De advocaten-generaal hebben betoogd dat het rechtstreekse bewijs voor de strafbare feiten vooral blijkt uit getuigenverklaringen. “Ontzettend veel getuigen verklaren over de invoer van wapens en munitie via de haven van Buchanan, de doorlevering van die wapens aan de strijdkrachten en de betrokkenheid daarbij van verdachte. Het betreft getuigen uit verschillende hoeken. Deze verklaringen bevestigen elkaar over en weer en worden ondersteund door overig bewijs. Dit overige bewijs bestaat uit onder andere documenten, correspondentie uit verdachtes eigen administratie,  foto’s, reis- en paspoortgegevens en e-mails. In de visie van het OM zijn de getuigenverklaringen dan ook geloofwaardig en daarmee betrouwbaar.”

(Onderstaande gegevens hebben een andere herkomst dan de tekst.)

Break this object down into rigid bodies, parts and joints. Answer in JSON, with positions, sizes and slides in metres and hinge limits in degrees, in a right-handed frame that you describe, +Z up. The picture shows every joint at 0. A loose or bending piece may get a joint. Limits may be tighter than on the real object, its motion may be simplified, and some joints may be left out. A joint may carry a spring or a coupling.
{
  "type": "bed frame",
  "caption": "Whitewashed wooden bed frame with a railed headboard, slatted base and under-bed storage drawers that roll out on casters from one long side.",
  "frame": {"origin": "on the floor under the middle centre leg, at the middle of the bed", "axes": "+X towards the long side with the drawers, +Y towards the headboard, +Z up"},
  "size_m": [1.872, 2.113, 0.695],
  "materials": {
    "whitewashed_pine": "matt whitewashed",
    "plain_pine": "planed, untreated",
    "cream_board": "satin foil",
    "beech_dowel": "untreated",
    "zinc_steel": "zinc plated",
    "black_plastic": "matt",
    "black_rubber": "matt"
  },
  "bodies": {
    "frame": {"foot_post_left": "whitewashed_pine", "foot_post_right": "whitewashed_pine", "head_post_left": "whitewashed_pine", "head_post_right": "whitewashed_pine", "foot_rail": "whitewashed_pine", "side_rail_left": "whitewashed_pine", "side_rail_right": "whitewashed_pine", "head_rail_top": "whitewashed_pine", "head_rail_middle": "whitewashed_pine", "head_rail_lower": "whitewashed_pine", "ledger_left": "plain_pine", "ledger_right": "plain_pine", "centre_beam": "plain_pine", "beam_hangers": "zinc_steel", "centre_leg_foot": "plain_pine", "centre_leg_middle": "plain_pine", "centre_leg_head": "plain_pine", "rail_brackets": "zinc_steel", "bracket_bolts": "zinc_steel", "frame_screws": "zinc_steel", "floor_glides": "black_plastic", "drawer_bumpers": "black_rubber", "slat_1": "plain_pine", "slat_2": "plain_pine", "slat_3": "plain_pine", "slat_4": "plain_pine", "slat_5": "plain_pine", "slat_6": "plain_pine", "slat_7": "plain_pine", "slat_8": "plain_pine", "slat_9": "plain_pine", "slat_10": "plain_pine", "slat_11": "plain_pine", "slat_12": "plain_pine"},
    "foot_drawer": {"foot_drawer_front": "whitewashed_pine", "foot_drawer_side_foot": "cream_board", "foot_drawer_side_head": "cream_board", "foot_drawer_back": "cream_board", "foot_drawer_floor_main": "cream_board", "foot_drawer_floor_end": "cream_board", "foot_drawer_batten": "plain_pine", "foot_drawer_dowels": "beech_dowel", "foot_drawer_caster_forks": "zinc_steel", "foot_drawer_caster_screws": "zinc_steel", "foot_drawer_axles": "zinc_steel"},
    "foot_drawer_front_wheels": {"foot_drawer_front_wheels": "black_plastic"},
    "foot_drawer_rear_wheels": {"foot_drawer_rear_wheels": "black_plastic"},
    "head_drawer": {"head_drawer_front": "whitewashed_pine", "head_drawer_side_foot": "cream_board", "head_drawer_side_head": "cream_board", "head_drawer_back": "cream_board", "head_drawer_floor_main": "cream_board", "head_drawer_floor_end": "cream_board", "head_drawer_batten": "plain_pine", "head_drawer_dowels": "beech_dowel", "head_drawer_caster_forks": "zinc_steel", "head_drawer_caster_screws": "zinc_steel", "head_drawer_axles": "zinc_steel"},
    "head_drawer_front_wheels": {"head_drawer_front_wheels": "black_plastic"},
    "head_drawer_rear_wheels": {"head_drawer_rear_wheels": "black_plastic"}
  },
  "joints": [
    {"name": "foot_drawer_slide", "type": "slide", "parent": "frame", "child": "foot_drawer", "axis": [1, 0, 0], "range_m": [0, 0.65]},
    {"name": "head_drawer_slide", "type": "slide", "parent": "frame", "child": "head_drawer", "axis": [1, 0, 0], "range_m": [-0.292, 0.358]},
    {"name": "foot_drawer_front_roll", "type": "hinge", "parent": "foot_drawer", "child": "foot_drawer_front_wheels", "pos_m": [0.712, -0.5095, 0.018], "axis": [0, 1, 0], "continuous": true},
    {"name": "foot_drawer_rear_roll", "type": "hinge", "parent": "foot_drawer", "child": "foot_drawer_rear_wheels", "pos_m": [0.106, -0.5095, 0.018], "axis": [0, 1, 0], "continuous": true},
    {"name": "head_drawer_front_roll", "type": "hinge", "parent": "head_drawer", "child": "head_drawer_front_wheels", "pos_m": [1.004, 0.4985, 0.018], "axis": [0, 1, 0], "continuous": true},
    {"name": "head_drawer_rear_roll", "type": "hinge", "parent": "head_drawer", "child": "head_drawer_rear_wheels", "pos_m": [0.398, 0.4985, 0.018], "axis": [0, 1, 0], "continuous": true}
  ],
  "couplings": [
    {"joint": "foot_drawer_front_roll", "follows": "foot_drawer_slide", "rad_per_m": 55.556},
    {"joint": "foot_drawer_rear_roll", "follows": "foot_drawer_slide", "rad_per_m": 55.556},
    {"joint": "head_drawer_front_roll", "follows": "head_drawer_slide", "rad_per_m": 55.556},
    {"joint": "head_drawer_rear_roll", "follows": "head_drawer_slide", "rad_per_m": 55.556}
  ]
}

Een lange celstraf is op zijn plaats, ook al zijn de feiten van lange tijd geleden. “Het gaat om zeer ernstige feiten die ook na verloop van jaren niets aan impact en actualiteit hebben ingeboet. Er zijn gruwelijkheden gepleegd, er is veel leed veroorzaakt, jaren achtereen. De strafbare feiten hebben een grote samenhang. Zonder wapens en munitie geen gewapende strijd. Diegenen die het wapenembargo omzeilen en toch wapens en munitie invoeren zijn verantwoordelijk voor de gewelddadige activiteiten van de Liberiaanse regering. Voor het OM staat vast dat Guus K. tijdens het embargo wapens en munitie heeft ingevoerd en dat verdachte om die reden bij de gewelddadigheden één van de spelers is geweest. En dat uit louter winstbejag. Het ging hem om de verdiensten uit de houtkap en –handel. Hij kon alleen met zijn bedrijven blijven opereren en geld verdienen als Taylor in het zadel zou blijven.”

In verband met het tijdsverloop ziet het OM af van het eisen van een geldboete naast de geëiste gevangenisstraf. Die boete werd in de eerdere procedures wel geëist.